Post by James Harris
2. On the 386 any kind of jump was needed immediately following the
MOV to CR0 - even a near jump - in order to flush the prefetch queue.
On Pentium Pro and later (and maybe even on the Pentium 1) there is
no need to flush the queue but the far jump keeps things compatible
as it will flush the prefetch queue on early CPUs as well as load the
Pmode CS on all of them.

?? isn't this far jmp 'the switch point'.
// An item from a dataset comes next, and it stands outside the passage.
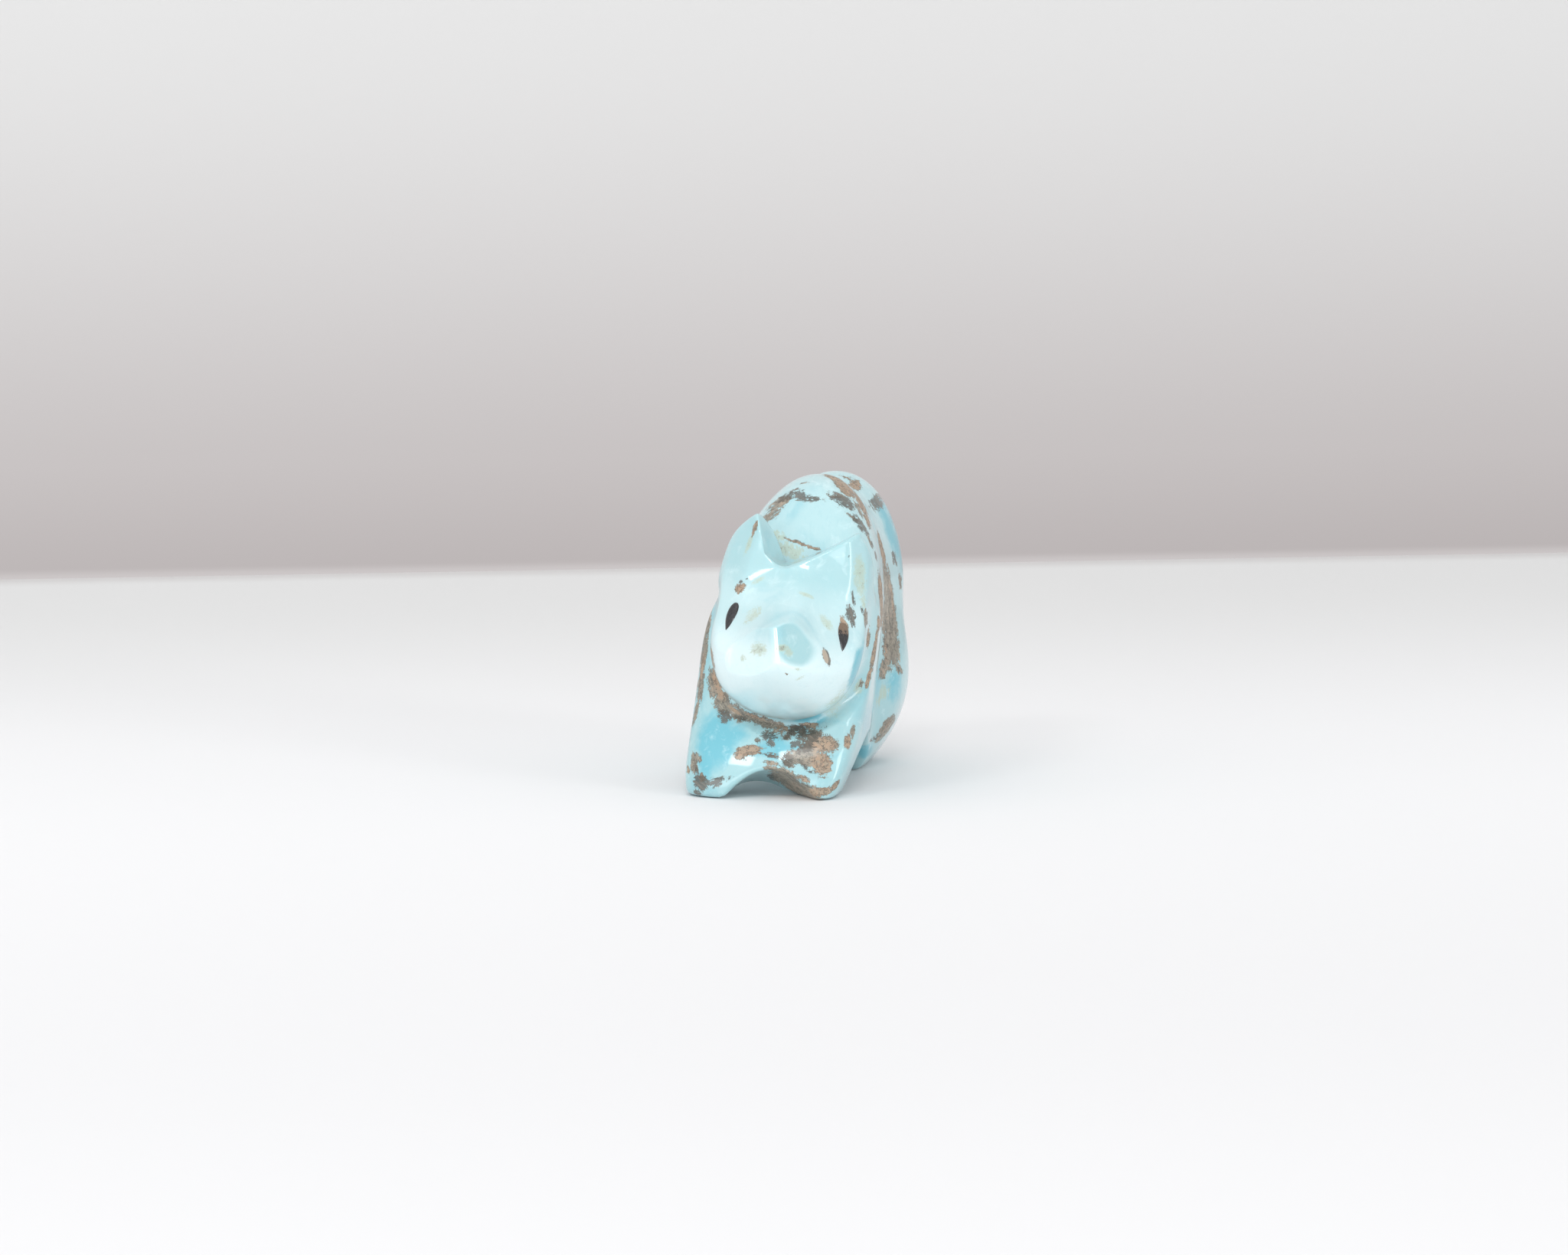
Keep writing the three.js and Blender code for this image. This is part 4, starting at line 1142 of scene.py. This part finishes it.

Well, AIUI on the 386 you could set CR0.PE and go off and do a bunch of
processing in Pmode before doing a far jump. That post-PE processing
could even include the LGDT instruction!

It seems the 486 was similar to the 386 in what was required after
setting PE. Link below but is a large download:

https://ia601608.us.archive.org/22/items/bitsavers_intel80486mmersReferenceManual1990_29642780/i486_Processor_Programmers_Reference_Manual_1990.pdf

...

Post by James Harris
5. Immediately after the MOV to CR0 to set the pmode bit the CPU is
still in 16-bit mode. Right?

Right, the far jmp is 'the switch'.

Not on the 386 or 486. Two more that you would classify as for the
museum...?

James

wolfgang kern

2015-04-27 13:20:16 UTC

Permalink

Post by James Harris
...

Post by James Harris
1. The jump appears to be necessary in order to put the correct pmode
GDT entry number in CS (in its upper 13 bits, i.e. shifted left 3 bits)
and also to set the low bits of CS so that they contain the CPL and TI,
all of which should be zero.

the value in a PM seg-reg is nothing else than the offset within the GDT
(lower bits are ignored/used elsewhere, so the GDT must be 8 byte
aligned). Nothing is shifted here.

Did you see somewhere that the GDT must be so aligned?
For sure it is a good idea but is it needed?

Yes! seems all manuals from 286 onward tell it.
Yes! it will raise an exception on the first access otherwise.